═════ INFORMATION SHOWN ═════
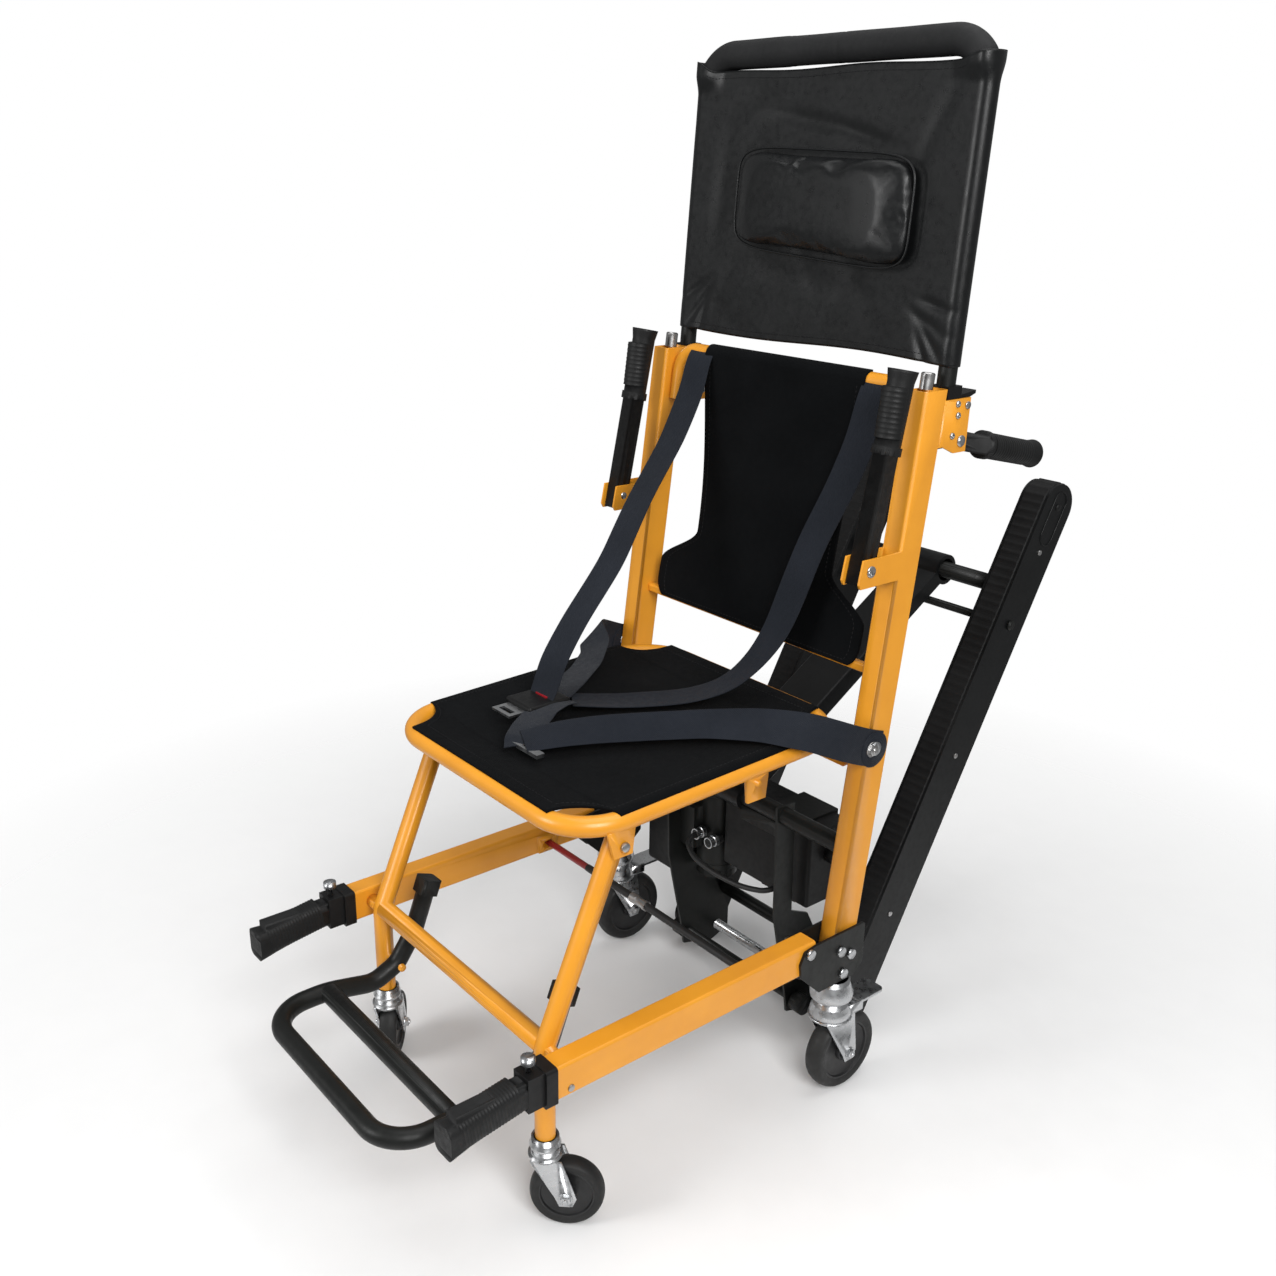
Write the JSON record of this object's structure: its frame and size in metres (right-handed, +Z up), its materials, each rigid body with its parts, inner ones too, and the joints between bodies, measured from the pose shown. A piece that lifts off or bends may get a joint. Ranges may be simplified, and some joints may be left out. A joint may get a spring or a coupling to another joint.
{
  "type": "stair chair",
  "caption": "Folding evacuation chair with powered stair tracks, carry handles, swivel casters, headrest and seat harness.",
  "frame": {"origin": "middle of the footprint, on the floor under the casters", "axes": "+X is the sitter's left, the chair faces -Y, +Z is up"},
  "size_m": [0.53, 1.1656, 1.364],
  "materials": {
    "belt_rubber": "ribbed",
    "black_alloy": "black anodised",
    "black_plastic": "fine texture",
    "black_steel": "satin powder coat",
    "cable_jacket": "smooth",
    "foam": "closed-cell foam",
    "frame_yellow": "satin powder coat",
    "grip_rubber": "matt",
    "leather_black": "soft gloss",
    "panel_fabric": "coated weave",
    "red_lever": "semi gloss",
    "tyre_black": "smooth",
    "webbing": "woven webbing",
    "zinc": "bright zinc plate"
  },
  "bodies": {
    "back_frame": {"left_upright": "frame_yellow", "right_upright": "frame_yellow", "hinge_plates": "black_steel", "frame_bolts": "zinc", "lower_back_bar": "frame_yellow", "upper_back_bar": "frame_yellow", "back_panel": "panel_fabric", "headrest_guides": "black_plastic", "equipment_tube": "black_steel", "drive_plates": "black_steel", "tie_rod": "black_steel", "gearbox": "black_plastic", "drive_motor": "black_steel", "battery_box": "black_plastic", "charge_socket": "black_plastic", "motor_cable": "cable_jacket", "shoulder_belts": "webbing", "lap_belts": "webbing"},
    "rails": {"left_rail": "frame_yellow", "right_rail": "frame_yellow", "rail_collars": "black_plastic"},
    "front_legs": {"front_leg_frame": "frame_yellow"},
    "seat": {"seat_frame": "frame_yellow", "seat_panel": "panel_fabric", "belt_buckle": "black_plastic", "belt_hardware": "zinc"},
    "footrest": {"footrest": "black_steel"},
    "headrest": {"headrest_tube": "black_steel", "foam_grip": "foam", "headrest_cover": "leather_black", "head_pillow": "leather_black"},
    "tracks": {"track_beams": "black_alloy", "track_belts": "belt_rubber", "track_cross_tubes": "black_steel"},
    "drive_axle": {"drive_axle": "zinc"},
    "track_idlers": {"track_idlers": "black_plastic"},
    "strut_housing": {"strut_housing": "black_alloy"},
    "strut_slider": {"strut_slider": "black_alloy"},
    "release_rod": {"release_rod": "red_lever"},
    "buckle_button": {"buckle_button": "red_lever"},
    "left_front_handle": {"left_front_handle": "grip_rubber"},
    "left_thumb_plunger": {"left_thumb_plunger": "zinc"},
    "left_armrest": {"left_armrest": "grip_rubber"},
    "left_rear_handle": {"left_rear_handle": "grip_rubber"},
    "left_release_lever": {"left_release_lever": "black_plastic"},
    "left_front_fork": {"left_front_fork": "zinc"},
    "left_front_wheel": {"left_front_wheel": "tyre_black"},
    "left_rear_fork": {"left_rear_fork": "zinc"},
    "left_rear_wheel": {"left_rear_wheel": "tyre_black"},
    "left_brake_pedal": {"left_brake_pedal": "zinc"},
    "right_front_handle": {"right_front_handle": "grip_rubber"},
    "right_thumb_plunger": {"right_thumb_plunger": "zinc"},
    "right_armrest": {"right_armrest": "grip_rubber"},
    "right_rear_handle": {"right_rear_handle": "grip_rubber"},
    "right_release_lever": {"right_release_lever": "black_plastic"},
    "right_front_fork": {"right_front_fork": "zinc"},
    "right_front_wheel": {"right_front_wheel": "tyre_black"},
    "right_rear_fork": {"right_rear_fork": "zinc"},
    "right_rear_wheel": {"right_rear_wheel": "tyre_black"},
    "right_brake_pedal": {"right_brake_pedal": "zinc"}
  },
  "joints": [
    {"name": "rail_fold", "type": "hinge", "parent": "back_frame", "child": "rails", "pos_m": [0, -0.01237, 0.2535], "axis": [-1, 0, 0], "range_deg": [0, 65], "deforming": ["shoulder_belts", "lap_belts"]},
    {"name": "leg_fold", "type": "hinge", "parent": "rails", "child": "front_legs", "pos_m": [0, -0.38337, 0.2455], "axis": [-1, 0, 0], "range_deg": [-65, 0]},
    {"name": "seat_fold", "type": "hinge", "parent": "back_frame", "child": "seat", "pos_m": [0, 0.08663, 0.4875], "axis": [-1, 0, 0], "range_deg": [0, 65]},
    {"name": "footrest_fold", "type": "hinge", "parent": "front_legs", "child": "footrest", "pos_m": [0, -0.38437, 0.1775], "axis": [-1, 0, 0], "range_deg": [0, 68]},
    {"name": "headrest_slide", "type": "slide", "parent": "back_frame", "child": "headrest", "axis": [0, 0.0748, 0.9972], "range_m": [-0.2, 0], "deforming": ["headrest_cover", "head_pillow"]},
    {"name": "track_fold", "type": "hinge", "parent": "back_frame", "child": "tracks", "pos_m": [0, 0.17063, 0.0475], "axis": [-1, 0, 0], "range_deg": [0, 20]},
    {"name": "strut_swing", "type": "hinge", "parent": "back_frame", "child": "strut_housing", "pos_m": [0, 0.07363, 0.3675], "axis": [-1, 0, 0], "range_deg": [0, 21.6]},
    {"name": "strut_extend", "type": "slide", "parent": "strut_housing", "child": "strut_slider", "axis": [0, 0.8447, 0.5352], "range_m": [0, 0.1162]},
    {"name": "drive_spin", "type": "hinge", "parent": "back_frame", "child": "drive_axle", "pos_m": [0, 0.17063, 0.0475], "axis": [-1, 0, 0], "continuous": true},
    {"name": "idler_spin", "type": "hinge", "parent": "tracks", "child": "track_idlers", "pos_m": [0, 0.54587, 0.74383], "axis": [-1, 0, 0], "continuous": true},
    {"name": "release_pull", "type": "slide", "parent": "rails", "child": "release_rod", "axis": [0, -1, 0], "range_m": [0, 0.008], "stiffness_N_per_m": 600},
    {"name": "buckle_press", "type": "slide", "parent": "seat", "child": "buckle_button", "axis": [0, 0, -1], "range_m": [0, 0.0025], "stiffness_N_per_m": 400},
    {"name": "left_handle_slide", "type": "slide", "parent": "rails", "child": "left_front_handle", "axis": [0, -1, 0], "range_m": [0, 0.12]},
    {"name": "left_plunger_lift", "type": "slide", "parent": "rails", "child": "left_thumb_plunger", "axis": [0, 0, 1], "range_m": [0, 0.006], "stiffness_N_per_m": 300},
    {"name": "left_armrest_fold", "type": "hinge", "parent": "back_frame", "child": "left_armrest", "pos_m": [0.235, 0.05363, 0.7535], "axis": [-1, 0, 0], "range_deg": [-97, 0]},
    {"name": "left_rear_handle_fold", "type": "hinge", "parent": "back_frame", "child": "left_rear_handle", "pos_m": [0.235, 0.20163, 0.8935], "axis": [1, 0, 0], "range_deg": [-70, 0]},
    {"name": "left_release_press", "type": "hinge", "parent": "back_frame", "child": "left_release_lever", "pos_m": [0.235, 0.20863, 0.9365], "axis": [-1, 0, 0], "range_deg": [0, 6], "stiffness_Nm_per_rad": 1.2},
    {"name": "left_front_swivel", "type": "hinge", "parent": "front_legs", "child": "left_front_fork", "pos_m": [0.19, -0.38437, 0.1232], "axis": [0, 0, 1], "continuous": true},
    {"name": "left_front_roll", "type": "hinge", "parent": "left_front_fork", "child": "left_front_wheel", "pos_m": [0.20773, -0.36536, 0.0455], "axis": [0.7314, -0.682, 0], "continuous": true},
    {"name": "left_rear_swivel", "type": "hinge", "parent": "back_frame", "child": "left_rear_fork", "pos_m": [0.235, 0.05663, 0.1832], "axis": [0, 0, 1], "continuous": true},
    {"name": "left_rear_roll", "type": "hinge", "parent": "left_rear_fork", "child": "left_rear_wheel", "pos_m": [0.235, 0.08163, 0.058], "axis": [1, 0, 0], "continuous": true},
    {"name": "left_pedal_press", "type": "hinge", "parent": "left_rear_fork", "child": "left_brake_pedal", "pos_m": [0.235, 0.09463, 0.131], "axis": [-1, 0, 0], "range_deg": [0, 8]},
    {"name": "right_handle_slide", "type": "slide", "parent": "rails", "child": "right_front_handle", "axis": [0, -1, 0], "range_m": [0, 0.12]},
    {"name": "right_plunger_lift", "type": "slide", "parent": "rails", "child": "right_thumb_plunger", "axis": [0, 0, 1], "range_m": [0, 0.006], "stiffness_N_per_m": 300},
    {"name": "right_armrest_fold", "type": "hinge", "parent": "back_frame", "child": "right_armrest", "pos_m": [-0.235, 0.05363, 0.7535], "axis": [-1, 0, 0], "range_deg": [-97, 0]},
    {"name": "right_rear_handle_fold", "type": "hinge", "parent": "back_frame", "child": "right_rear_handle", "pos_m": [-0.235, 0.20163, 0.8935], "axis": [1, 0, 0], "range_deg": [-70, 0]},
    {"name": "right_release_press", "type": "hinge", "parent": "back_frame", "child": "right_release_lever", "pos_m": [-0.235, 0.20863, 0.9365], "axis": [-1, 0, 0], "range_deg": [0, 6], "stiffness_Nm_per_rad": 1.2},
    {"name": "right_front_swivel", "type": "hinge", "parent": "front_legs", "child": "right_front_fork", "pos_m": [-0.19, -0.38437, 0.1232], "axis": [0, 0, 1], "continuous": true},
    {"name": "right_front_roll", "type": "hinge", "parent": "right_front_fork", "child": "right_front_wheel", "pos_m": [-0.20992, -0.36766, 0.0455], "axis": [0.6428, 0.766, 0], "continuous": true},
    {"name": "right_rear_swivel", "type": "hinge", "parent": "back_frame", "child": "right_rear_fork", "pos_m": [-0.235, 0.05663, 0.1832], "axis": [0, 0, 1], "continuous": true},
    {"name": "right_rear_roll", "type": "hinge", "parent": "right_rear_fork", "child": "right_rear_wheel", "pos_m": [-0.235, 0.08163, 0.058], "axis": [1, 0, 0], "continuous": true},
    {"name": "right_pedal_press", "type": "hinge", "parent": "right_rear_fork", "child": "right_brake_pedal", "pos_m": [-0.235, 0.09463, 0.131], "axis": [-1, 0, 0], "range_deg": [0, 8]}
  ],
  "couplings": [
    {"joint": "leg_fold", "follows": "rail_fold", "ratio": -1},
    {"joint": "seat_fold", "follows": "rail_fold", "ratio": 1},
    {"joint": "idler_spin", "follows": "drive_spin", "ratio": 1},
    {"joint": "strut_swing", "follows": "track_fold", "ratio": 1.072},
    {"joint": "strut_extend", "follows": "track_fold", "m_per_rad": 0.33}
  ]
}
═════
- **JOB**
All lines that include "joints" are to be gathered and copied.

- **TASK RESPONSE**
Write the JSON record of this object's structure: its frame and size in metres (right-handed, +Z up), its materials, each rigid body with its parts, inner ones too, and the joints between bodies, measured from the pose shown. A piece that lifts off or bends may get a joint. Ranges may be simplified, and some joints may be left out. A joint may get a spring or a coupling to another joint.
  "joints": [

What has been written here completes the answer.